For Reel


Miss Pinkerton (1932)
September 6, 2012, 12:28 pm
Filed under: Reviews | Tags: , ,

Director: Lloyd Bacon

While Lloyd Bacon worked in virtually every genre, his light-hearted comedies and musicals (most notably 42nd Street) have eclipsed in reputation the more serious-minded films that were made under his direction. Miss Pinkerton, then, comes as a surprise – it is an eccentric creaky old house horror thriller, shot using odd angles that establish even the innocent as utterly grotesque and terrifying.

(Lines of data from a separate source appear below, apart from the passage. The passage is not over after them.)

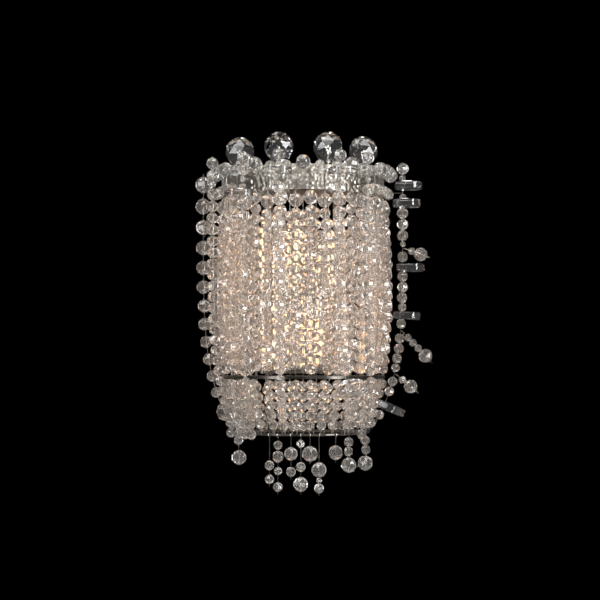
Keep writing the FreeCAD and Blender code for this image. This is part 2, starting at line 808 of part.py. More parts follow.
def basket_strand(angle):
    """One short strand that slopes in from the lower ring to the bottom ring."""
    top = size("lower_ring_top") - size("lower_ring_height")
    foot = bottom_ring_level() + size("rod_diameter") / 2 + size("loop_gap")

    def place(z):
        share = (top - z) / (top - bottom_ring_level())
        half_width = size("ring_half_width") * (1 - share) + size("bottom_half_width") * share
        depth = size("ring_depth") * (1 - share) + size("bottom_depth") * share
        return oval_point(half_width, depth, angle, z)

    bead = size("basket_bead")
    count = int((top - foot - bead / 3) / bead)
    beads = [(top - bead / 4 - bead * (step + 0.5), bead) for step in range(count)]
    return strand_solid(place, top, foot, beads, 4, "bicone", angle - 45)


def outer_lean(z):
    top = size("outer_top")
    share = (top - z) / (top - bottom_ring_level())
    return min(max(share, 0), 1) ** 5


def outer_point(angles, z):
    """The line of a loose outer strand, which leans in to the bottom ring."""
    lean = outer_lean(z)
    foot = size("rod_diameter") / 2 + size("loop_gap") + size("wire")
    half_width = (size("ring_half_width") + size("outer_stand_off")) * (1 - lean)
    depth = (size("ring_depth") + size("outer_stand_off")) * (1 - lean)
    angle = angles[0] * (1 - lean) + angles[1] * lean
    return oval_point(
        half_width + (size("bottom_half_width") + foot) * lean,
        depth + (size("bottom_depth") + foot) * lean, angle, z)


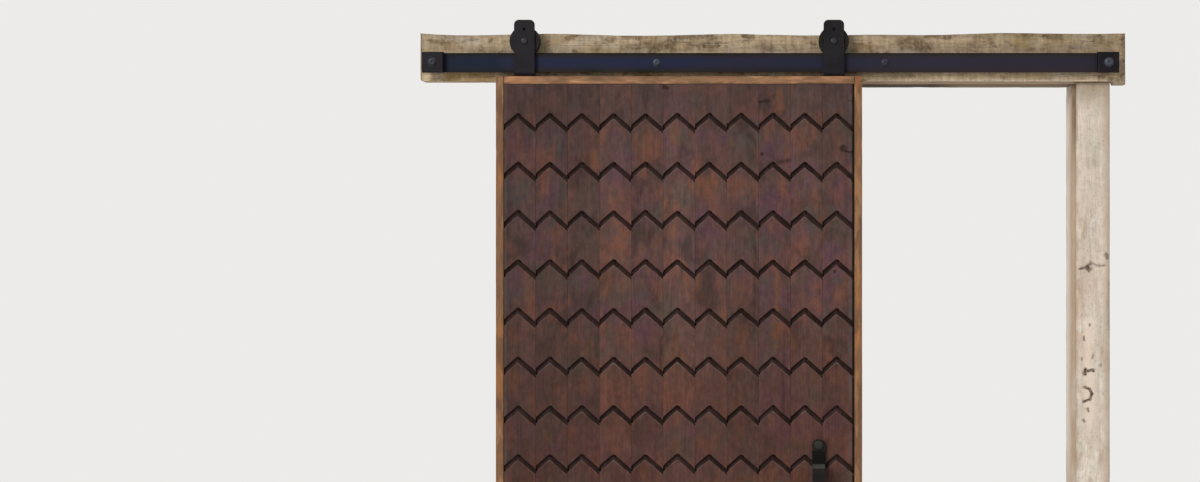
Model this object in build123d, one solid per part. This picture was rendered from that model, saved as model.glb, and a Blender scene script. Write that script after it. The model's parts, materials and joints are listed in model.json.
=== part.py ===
from build123d import *
from math import sqrt
import os

# A single sliding door that hangs on a flat steel track, with the frame of its doorway.
# Millimetres. X runs along the track to the right, Y goes back into the wall, Z is up.
# The origin is the middle of the header board's back face, so the wall plane is Y = 0.

# Doorway: three liner boards, two front casings and the header board over them
clear_width = 762.0
clear_height = 2032.0
jamb_thickness = 19.0
jamb_depth = 116.0
jamb_rabbet = 9.5
reveal = 8.0
head_reveal = 4.0
casing_width = 89.0
casing_thickness = 19.0
casing_easing = 1.5

# Header board: an old sawn board whose top edge still waves, with a heel at its right end
header_height = 124.0
header_thickness = 38.0
header_past_rail_left = 13.0
header_past_rail_right = 25.0
header_heel_drop = 8.0
header_heel_length = 31.0
header_corner_radius = 9.0
header_top_rises = [4.0, -1.0, 3.0, -1.5, -1.0, 2.5, -1.5, 0.5, -0.5, 5.0, 3.0, 4.5]

# Track: a flat bar on standoff tubes
rail_length = 1829.0
rail_height = 50.8
rail_thickness = 6.35
rail_easing = 0.8
rail_below_header_middle = 15.0
inner_lag_spacing = 600.0
spacer_length = 28.0
spacer_radius = 11.0

# Lag screws, which go through the track, the standoffs and the header into the studs
lag_radius = 4.75
lag_thread_radius = 4.2
lag_into_wall = 45.0
lag_point = 9.0
lag_clearance = 0.3
lag_head_height = 5.5
rail_lag_head_radius = 8.5
stop_lag_head_radius = 11.0
lag_socket = 7.0
lag_socket_depth = 3.2
washer_thickness = 1.5
washer_past_head = 1.5

# Domed screw heads: how much of the height is rim, how wide the flat crown is, how far the dome bulges
dome_rim_share = 0.3
dome_crown_share = 0.5
dome_bulge_share = 0.14
tip_share = 0.3

# End stops
stop_width = 56.0
stop_height = 54.0
stop_depth = 18.6
stop_easing = 2.0
stop_gap = 0.5

# Door: upright face planks on a core, edged with four strips
door_thickness = 44.0
door_cover = 2.5
strip_width = 21.0
strip_easing = 1.2
strip_proud = 3.0
hang_gap = 11.2
floor_gap = 12.0
slid_open = 664.0

# Face planks. Rows of V-grooves zigzag over them, with one tooth of each row on every plank.
plank_count = 11
plank_thickness = 14.0
plank_easing = 0.6
tooth_rise = 36.7
row_pitch = 127.9
first_row_drop = 95.4
groove_width = 9.0
groove_depth = 6.5
groove_overrun = 4.0

# Wheels
tread_radius = 30.0
flange_radius = 40.0
wheel_width = 22.0
wheel_hub_width = 15.0
hub_ring_radius = 20.0
track_side_gap = 1.1
flange_draft = 1.6
flange_easing = 1.5
running_gap = 0.3

# Ball bearing cartridge inside each wheel
bearing_radius = 13.0
bearing_width = 12.0
bearing_lip_radius = 8.3
inner_race_radius = 8.0
push_fit = 0.05

# Hangers: a flat bar that comes down over the wheel and turns back over the door's top
hanger_from_door_edge = 74.5
strap_width = 54.0
strap_thickness = 6.0
strap_top_radius = 13.0
strap_above_axle = 55.5
strap_bend_radius = 4.0
strap_easing = 0.8
foot_length = 37.0
spare_hole_above_axle = 31.0
spare_hole_radius = 4.5
strap_to_wheel = 1.5

# Axle hardware
axle_radius = 5.0
axle_clearance = 0.1
axle_head_radius = 9.0
axle_head_height = 5.0
axle_washer_radius = 7.4
axle_washer_thickness = 2.0
nut_across_flats = 16.0
nut_height = 8.0
axle_past_nut = 2.5
axle_end_taper = 1.5

# Countersunk screws through each foot into the top of the door
foot_screw_spacing = 30.0
foot_screw_head_radius = 6.0
foot_screw_radius = 3.0
foot_screw_length = 64.0
foot_screw_clearance = 0.2

# Pull handle: one flat bar, bent out and back, with round ends
handle_screws_from_seam = 10.0
handle_middle_below_door_top = 1116.0
handle_length = 330.0
handle_width = 34.0
handle_bar = 8.0
handle_reach = 55.0
handle_pad = 72.0
handle_bend_radius = 7.0
handle_easing = 1.2
handle_screw_from_end = 15.5
handle_screw_head_radius = 13.0
handle_screw_head_height = 7.5
handle_screw_radius = 3.5
handle_screw_length = 36.0
handle_screw_point = 8.0
screw_clearance = 0.2

# Floor guide: a bracket on the left casing with a fin in the door's bottom groove
guide_width = 40.0
guide_plate = 4.0
guide_height = 48.0
guide_above_floor = 2.0
fin_thickness = 5.0
fin_above_door_bottom = 11.0
guide_groove_width = 8.0
guide_groove_depth = 15.0
guide_screw_radius = 2.5
guide_screw_head_radius = 5.0
guide_screw_head_height = 2.5
guide_screw_length = 16.0
guide_screw_point = 5.0
guide_screw_spacing = 22.0
guide_screws_above_base = 29.0
fin_lead = 1.2

# Depths, from the wall towards the room
header_front = -header_thickness
rail_back = header_front - spacer_length
rail_front = rail_back - rail_thickness
rail_middle = (rail_back + rail_front) / 2
door_front = rail_middle - door_thickness / 2
door_back = rail_middle + door_thickness / 2
panel_front = door_front + strip_proud
plank_back = panel_front + plank_thickness
wheel_front = rail_middle - wheel_width / 2
strap_back = wheel_front - strap_to_wheel
strap_front = strap_back - strap_thickness

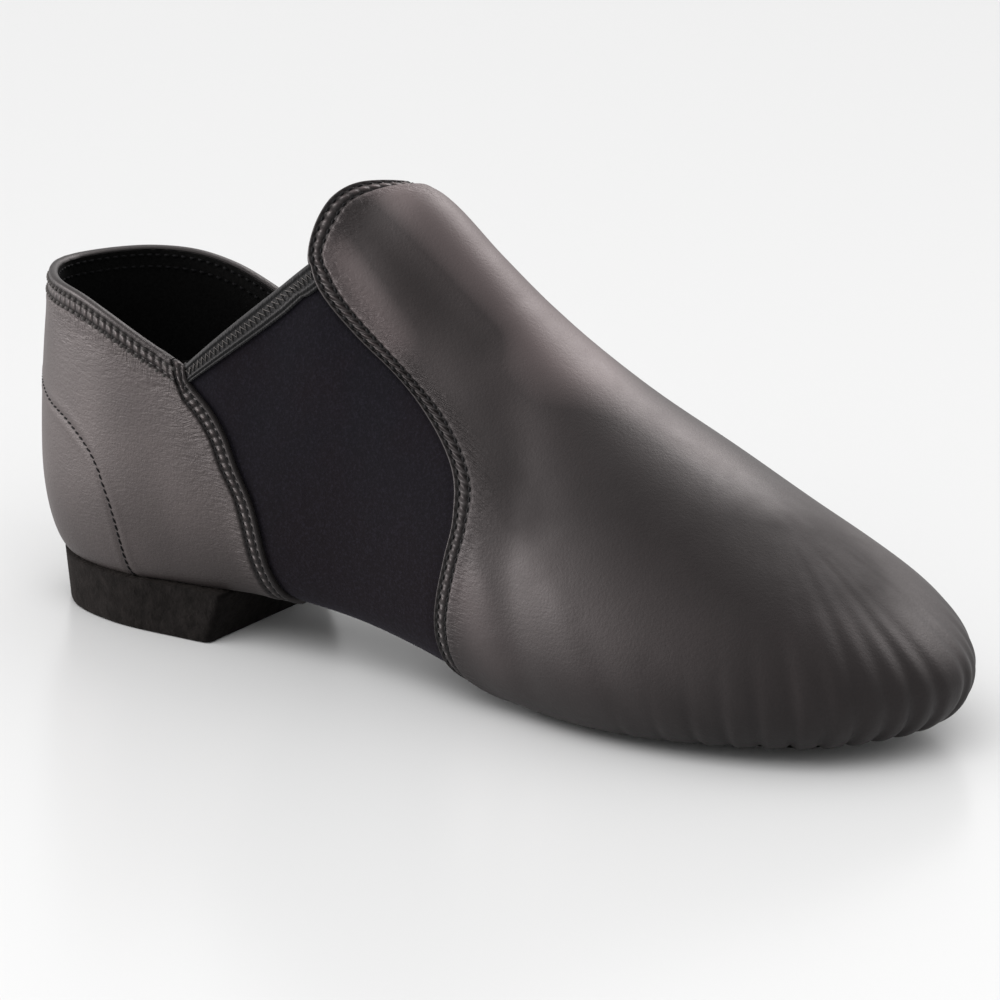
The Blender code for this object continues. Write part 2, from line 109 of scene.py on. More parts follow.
COLLAR = (
    (0.00, 1.000),
    (0.25, 1.003),
    (0.44, 0.990),
    (0.58, 0.963),
    (0.82, 0.893),
    (1.00, NOTCH_HEIGHT / COLLAR_HEIGHT),
)
SEAM = (
    (0.00, 0.348, 0.564),
    (0.10, 0.336, 0.538),
    (0.22, 0.326, 0.528),
    (0.40, 0.313, 0.530),
    (0.50, 0.296, 0.538),
    (0.60, 0.284, 0.544),
    (0.70, 0.270, 0.531),
    (0.78, 0.258, 0.487),
    (0.86, 0.247, 0.415),
    (0.93, 0.240, 0.374),
    (1.00, NOTCH_AT / LENGTH, TONGUE_AT / LENGTH),
)


def column(table, number):
    return np.array([row[number] for row in table], dtype=float)


def smooth(xs, ys, x):
    x = np.clip(np.asarray(x, dtype=float), xs[0], xs[-1])
    step = np.diff(xs)
    rise = np.diff(ys) / step
    slope = np.empty_like(ys)
    slope[1:-1] = (rise[:-1] * step[1:] + rise[1:] * step[:-1]) / (step[:-1] + step[1:])
    slope[0] = 1.5 * rise[0] - 0.5 * slope[1]
    slope[-1] = 1.5 * rise[-1] - 0.5 * slope[-2]
    i = np.clip(np.searchsorted(xs, x, side="right") - 1, 0, len(xs) - 2)
    t = (x - xs[i]) / step[i]
    return ((2 * t**3 - 3 * t**2 + 1) * ys[i] + (t**3 - 2 * t**2 + t) * step[i] * slope[i]
            + (3 * t**2 - 2 * t**3) * ys[i + 1] + (t**3 - t**2) * step[i] * slope[i + 1])


def unit(vectors):
    return vectors / np.linalg.norm(vectors, axis=-1, keepdims=True)


def quarter_turn(count):
    return np.linspace(0, math.pi / 2, count)


def by_side(side, look):
    """look(-1) for the places on the outer side and look(1) for those on the inner one."""
    return np.where(np.asarray(side) < 0, look(-1), look(1))


def crossing(low, high, still, steps):
    """Between low and high, the places past which the test still() no longer holds."""
    for _ in range(steps):
        middle = (low + high) / 2
        held = still(middle)
        low, high = np.where(held, middle, low), np.where(held, high, middle)
    return (low + high) / 2


def section(number, x):
    return smooth(column(SECTION, 0) * LENGTH, column(SECTION, number), x)


def feather_height(x):
    return HEEL_LIFT * section(1, x)


def plan_ring():
    outer = [(row[0] * LENGTH, -row[1] * row[2]) for row in PLAN]
    inner = [(row[0] * LENGTH, row[1] * row[3]) for row in PLAN]
    ring = [(0.0, 0.0)] + outer + [(LENGTH, 0.0)] + inner[::-1]
    ring = np.array(ring[-3:] + ring + ring[:4])
    walk = np.concatenate([[0.0], np.cumsum(np.sqrt(np.hypot(*np.diff(ring, axis=0).T)))])
    return ring, walk, walk[3], walk[4 + len(PLAN)], walk[5 + 2 * len(PLAN)]


RING, WALK, WALK_HEEL, WALK_TOE, WALK_END = plan_ring()


def plan_point(side, share):
    along = np.where(np.asarray(side) < 0, WALK_HEEL + share * (WALK_TOE - WALK_HEEL),
                     WALK_END - share * (WALK_END - WALK_TOE))
    return smooth(WALK, RING[:, 0], along), smooth(WALK, RING[:, 1], along)


# Both ways along the plan from heel to toe, looked up by station
SHARES = np.linspace(0, 1, 6001)
SHARE_STATION = {side: plan_point(side, SHARES)[0] for side in (-1, 1)}


def plan_share(side, station):
    return by_side(side, lambda s: np.interp(station, SHARE_STATION[s], SHARES))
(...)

The picture was adapted from a novel by Mary Roberts Rinehart, who is credited with inventing the “Had-I-But-Known” narrative strategy in mysteries (in which the principal character unknowingly prolongs the case due to a series of wrong assumptions), and has been dubbed the American Agatha Christie. It is not surprising, then, that it feels like a prototype of the genre – shadowy figures creep through hallways, secret pacts are revealed, and, most specifically, every character appears to have a clear motivation to kill. As the titular character, a nurse who is enlisted by a detective to assist in his investigation, Joan Blondell is predictably sassy, although the script too often reduces her to helpless damsel. Star George Brent, on the other hand, is an utter bore – there is nothing dynamic to either his physicality or vocal range, rendering his character as robotic and embarrassingly uncharismatic. Blondell has a great line at the end of the picture in which, commenting on Brent’s incompetence as a detective, she breaks the fourth wall and observes, “come to think of it, you’ve arrested practically everyone in this cast except me!” The visual elements, clearly inspired by Universal’s monster movies (Blondell even name-checks Frankenstein), save the production and make for a suitably atmospheric and tense ride. In the most arresting image, cinematographer Barney McGill predates Psycho by chasing a falling victim down a set of stairs.